# [Supplied material]
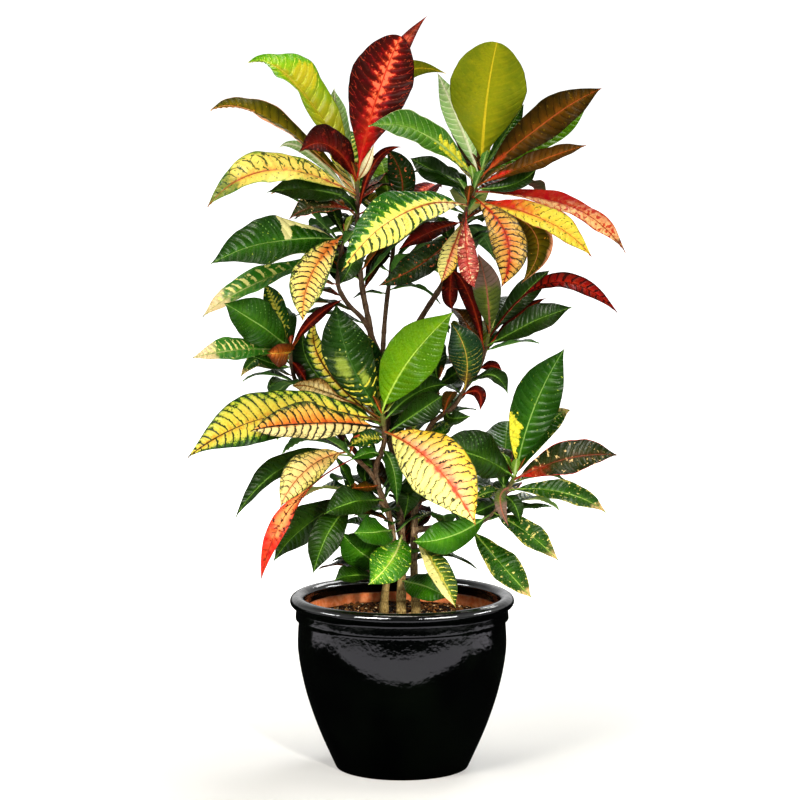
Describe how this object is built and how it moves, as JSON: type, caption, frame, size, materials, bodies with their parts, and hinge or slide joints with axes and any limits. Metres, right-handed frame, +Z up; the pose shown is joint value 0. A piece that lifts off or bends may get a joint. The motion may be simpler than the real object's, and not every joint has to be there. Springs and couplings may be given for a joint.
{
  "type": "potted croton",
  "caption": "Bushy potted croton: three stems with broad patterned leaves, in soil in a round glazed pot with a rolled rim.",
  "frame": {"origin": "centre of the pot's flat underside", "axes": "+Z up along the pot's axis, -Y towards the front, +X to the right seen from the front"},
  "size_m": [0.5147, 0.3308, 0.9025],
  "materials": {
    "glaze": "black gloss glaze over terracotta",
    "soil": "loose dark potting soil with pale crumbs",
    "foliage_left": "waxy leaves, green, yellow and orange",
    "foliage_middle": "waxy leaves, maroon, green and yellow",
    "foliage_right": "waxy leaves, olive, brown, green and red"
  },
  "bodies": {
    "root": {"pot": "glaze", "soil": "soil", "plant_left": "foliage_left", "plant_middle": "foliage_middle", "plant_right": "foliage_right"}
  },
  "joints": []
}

==

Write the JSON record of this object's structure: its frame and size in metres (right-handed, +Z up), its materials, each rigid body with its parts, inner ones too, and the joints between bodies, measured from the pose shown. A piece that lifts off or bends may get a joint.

* * *

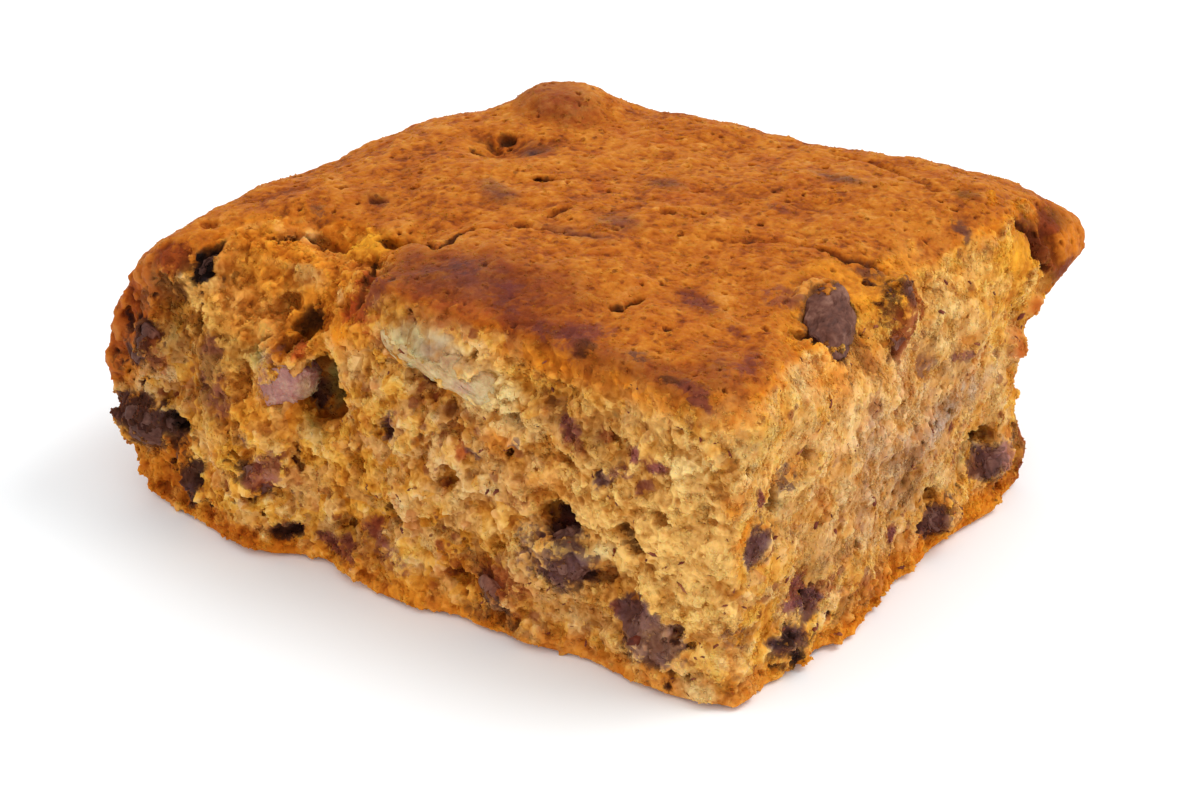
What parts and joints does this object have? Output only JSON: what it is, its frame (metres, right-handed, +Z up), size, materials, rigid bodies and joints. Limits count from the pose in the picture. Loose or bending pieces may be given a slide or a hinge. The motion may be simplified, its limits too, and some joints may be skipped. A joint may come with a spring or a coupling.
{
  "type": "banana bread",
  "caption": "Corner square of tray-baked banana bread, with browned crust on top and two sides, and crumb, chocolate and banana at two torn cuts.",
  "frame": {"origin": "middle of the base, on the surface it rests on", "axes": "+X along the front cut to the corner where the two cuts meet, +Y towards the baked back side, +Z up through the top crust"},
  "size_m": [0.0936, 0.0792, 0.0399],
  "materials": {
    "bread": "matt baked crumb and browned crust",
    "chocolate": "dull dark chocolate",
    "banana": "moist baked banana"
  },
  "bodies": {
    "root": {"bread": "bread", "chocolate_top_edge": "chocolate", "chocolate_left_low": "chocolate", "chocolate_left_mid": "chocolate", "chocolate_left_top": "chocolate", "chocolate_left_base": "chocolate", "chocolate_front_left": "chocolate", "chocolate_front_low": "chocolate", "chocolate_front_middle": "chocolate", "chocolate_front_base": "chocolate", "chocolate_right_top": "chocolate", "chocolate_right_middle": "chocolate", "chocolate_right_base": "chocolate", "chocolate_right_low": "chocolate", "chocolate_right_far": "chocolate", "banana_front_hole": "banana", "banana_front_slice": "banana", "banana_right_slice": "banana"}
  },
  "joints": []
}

# [Aim]
Copy each line above that contains the word "bends".

# [Written answer]
Describe how this object is built and how it moves, as JSON: type, caption, frame, size, materials, bodies with their parts, and hinge or slide joints with axes and any limits. Metres, right-handed frame, +Z up; the pose shown is joint value 0. A piece that lifts off or bends may get a joint. The motion may be simpler than the real object's, and not every joint has to be there. Springs and couplings may be given for a joint.
Write the JSON record of this object's structure: its frame and size in metres (right-handed, +Z up), its materials, each rigid body with its parts, inner ones too, and the joints between bodies, measured from the pose shown. A piece that lifts off or bends may get a joint.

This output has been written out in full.